4. Swim in your current even if you swim against the tide Be true to the company's self-defined ideology even if it flies in the face of conventional business practices.
5. Obliterate misalignments Identify and correct misalignments that push the company away from its core ideology or hamper progress.
6. Keep the universal requirements while investing in new methods A company must have a core ideology to become visionary. It must have an unrelenting drive for progress while preserving the organization’s core ideologies.
[edit] The Seventh Principle: Build the Vision
Visionary companies build their vision based on core ideology and an envisioned future. To preserve the vision means that these organizations create organizational and strategic alignment to preserve the core ideology and stimulate progress towards the envisioned future.
The elements of core Ideology are core values and core purpose. Core values are the visionary company's timeless guiding principle that has intrinsic value and importance to those in the organization. Core purpose is the organization's fundamental, deeper reason for being—a reason above and beyond making money.
[edit] Understanding Core Ideology and Core Purpose:
- It is not created or set but discovered by looking inside.
- It must be honest and authentic.
- It must guide and inspire, not differentiate.

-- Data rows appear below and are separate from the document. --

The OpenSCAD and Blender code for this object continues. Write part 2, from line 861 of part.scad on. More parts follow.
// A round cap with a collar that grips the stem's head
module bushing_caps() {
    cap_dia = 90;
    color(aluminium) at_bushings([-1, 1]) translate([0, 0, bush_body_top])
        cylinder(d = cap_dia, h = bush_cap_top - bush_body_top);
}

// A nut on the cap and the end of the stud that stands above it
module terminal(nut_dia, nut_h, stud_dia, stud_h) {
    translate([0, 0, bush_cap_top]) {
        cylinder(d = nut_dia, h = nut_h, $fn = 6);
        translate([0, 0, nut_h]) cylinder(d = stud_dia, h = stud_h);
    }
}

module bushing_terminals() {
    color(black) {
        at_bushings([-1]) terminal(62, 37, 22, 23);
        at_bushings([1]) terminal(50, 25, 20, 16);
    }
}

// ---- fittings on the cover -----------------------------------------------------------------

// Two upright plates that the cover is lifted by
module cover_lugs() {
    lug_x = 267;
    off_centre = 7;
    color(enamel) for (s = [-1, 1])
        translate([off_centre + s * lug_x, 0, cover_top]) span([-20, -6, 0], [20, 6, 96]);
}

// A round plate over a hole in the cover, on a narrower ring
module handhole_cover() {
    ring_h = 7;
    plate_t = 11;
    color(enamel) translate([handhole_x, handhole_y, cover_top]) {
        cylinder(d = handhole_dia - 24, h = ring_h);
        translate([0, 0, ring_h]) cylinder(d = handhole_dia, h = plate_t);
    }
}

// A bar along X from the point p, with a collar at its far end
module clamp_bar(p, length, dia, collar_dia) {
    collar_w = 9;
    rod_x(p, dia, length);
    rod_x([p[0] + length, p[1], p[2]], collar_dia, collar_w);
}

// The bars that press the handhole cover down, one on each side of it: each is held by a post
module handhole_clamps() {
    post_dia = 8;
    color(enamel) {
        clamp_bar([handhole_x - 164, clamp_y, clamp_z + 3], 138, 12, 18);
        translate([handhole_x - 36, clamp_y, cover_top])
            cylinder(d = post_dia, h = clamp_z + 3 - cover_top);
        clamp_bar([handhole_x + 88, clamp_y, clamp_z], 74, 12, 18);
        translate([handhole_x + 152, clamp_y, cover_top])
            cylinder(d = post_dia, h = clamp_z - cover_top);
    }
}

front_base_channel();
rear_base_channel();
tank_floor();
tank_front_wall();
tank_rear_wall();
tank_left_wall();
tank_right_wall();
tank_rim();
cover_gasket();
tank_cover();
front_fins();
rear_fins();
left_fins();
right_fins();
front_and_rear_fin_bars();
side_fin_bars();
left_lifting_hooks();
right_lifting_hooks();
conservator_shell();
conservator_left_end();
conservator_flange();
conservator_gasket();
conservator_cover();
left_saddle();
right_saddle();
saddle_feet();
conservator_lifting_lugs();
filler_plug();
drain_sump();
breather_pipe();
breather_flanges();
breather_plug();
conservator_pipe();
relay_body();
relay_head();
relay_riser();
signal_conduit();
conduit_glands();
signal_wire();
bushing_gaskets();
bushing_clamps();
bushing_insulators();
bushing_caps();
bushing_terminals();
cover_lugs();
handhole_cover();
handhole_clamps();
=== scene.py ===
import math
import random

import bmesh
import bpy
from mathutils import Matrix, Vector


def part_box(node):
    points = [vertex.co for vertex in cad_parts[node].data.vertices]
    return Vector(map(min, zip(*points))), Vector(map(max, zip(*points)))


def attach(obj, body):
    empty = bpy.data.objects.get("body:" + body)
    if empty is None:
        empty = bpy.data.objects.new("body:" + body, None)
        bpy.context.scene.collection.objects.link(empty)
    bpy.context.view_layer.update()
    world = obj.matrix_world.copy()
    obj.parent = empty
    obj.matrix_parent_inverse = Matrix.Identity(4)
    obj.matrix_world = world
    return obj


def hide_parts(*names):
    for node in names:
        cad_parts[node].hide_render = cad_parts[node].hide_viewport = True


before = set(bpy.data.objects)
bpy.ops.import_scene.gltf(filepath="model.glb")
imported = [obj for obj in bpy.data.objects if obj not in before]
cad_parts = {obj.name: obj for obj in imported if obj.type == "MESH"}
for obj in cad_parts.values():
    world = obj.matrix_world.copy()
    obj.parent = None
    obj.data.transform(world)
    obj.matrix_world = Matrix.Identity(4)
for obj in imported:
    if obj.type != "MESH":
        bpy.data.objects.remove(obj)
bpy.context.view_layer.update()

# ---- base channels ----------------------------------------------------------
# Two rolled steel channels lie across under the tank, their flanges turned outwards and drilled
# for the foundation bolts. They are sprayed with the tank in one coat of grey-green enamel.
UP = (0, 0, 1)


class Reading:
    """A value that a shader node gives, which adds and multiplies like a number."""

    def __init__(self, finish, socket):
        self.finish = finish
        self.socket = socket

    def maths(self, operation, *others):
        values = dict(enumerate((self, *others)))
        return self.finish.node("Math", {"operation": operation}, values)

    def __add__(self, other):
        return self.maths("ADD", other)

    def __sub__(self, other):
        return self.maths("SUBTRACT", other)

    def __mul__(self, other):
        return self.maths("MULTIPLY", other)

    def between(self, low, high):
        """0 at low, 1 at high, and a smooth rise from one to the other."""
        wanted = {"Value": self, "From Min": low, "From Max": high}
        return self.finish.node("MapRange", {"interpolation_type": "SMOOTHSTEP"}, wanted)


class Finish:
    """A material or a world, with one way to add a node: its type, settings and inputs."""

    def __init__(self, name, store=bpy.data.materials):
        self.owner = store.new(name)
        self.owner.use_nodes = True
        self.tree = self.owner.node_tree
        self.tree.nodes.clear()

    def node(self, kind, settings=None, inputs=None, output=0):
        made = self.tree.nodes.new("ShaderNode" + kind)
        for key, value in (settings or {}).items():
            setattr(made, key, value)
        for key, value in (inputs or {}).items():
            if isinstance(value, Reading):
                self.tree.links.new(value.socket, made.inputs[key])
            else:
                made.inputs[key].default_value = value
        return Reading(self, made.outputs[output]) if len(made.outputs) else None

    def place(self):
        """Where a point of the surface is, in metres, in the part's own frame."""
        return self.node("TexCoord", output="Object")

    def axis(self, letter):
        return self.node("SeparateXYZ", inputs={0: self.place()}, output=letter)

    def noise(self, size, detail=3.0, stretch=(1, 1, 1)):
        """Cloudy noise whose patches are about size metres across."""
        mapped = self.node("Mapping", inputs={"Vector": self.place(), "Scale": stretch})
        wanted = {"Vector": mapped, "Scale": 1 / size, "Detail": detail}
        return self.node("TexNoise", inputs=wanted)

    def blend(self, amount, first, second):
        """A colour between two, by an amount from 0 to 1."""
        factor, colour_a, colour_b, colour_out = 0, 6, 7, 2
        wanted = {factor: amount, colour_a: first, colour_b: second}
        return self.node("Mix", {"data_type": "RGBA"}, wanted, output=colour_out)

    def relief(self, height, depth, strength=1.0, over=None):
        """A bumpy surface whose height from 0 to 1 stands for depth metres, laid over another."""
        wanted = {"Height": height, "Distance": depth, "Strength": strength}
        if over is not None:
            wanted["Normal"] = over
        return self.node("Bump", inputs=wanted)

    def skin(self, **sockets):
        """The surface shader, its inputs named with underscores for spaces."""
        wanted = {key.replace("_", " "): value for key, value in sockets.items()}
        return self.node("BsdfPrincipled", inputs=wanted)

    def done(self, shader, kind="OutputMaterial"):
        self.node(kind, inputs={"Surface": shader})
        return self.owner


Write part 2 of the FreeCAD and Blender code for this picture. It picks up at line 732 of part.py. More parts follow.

- It must be meaningful and inspiring to people inside the organization, even if it is not exciting to outsiders.
- Core ideology cannot be crammed down into people's throats. They must have a natural predisposition toward it.
- Core values and purpose are not the results of a word-smithing exercise. A company can have a strong core ideology permeating within the organization yet lack a final statement.
- Core ideology is not synonymous to core competence. Core competence refers to the organization's capabilities in specific areas while core ideology captures why the company exists.
Filled with hundreds of specific examples and organized into a coherent framework of practical concepts that can be applied by managers and entrepreneurs at all levels, Built to Last provides a master blueprint for building organizations that will prosper long into the twenty-first century and beyond.